When making the tea base, this is the best time to add the sweetener. If you are cold steeping (or cold brewing), you can’t use regular sugar. Sugar will not dissolve in cold water – but other sweetener options do. Agave syrup and honey both do pretty well when dissolved into cold water. If you’re using heated water, sugar will dissolve. Basically, you’ll need to turn your sugar into a simple syrup at minimum if you want to use it in cold water.

Basic Simple Syrup: Heat equal parts granulated sugar and water in a sauce pan until it’s fully dissolved and simmers. You don’t want your simple syrup to boil or burn.

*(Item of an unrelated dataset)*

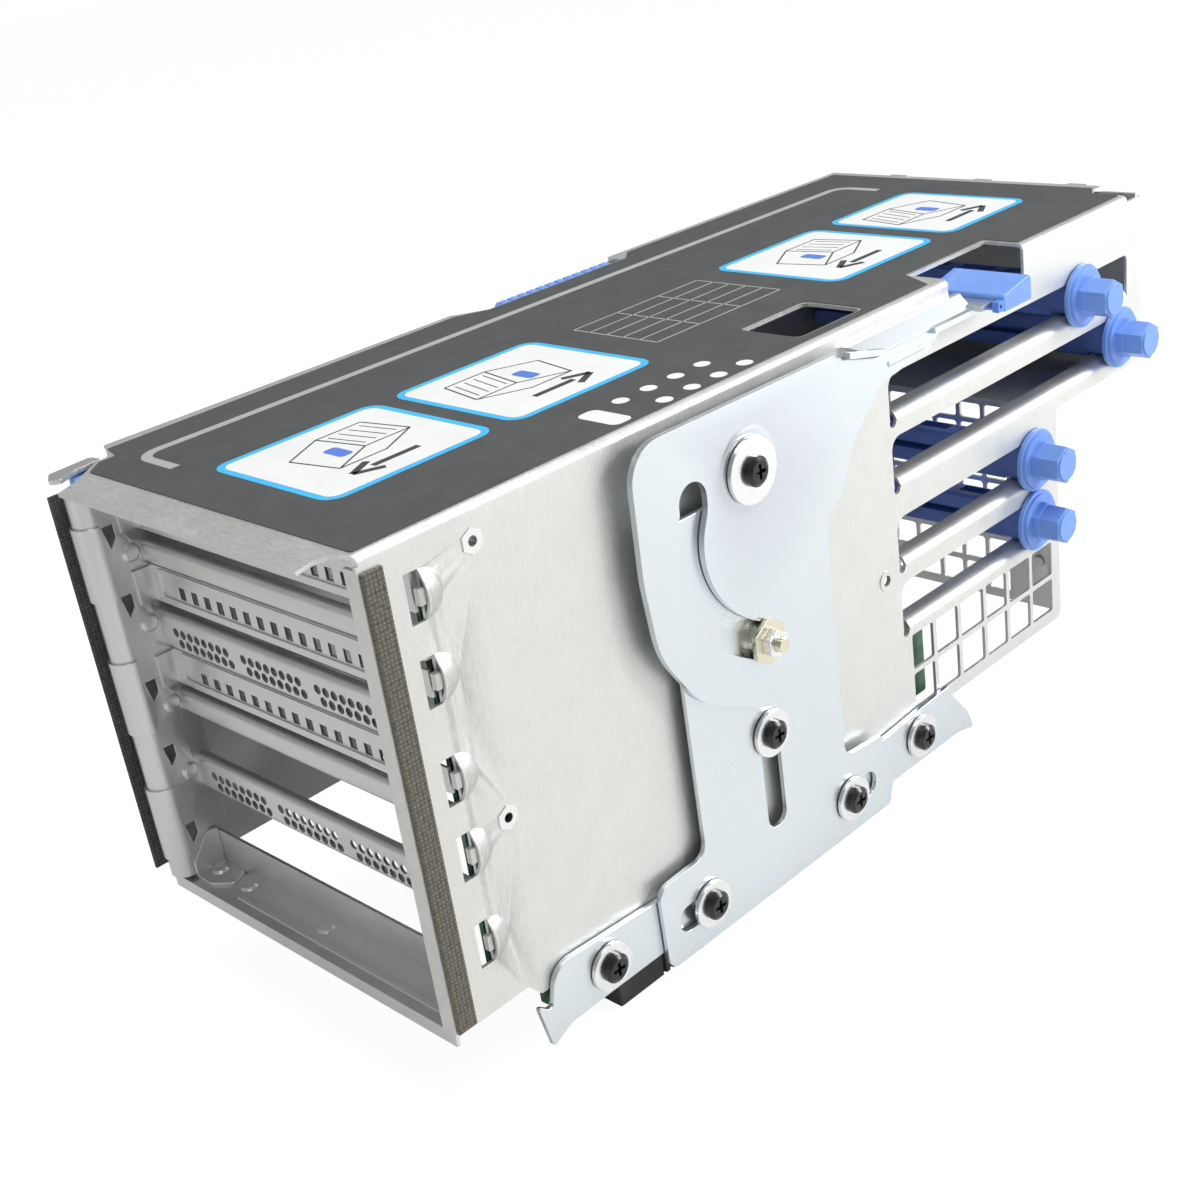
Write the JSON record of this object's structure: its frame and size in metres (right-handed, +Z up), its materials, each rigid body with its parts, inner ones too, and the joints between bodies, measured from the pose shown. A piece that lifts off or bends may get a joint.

I tend to put a bit of ice into each cup, and fill it with the iced tea/tisane until it’s about ⅔ full. There’s a lot of things that you can top your iced tea with. You’ll need your favourite matcha (blended or traditional; I opted for a straight/traditional matcha), a lemon (or lemon juice from a bottle), and some sparkling water or pop (soda).

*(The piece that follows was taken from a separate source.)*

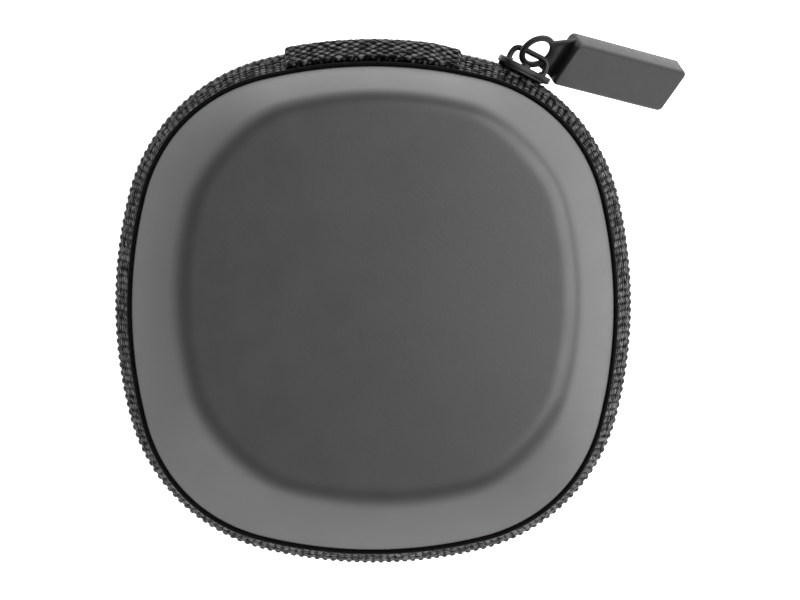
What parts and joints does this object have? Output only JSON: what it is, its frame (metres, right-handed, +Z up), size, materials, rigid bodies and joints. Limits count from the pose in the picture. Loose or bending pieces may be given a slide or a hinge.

And here are the beautiful drinks – and each of them just add a little something to the glass of iced tea and really changing the flavour profile by making it a little bit more interesting.

First we’ve got iced tea with lemonade. I’ve used lemonade before in drinks such as the Arnold Palmer and Matcha Lemonade. In the middle, I added a ‘shot’ of matcha into my iced tea – a matcha shot is a small amount of matcha whisked up. It really adds that vibrant matcha flavour that I enjoy, and in turn the iced tea adds a nice level of sweetness to the matcha. At the end, I’ve got a lovely layered drink! This iced tea was topped off with unsweetened sparkling water. You can also do this with soda water or seltzer, but if it has sugar, it may not layer as nicely.

Fun Fact! The more sweet a liquid is, the more it’ll sink. So when trying to layer a drink, put the sweetest liquid in the glass first to help maintain some well-defined layers.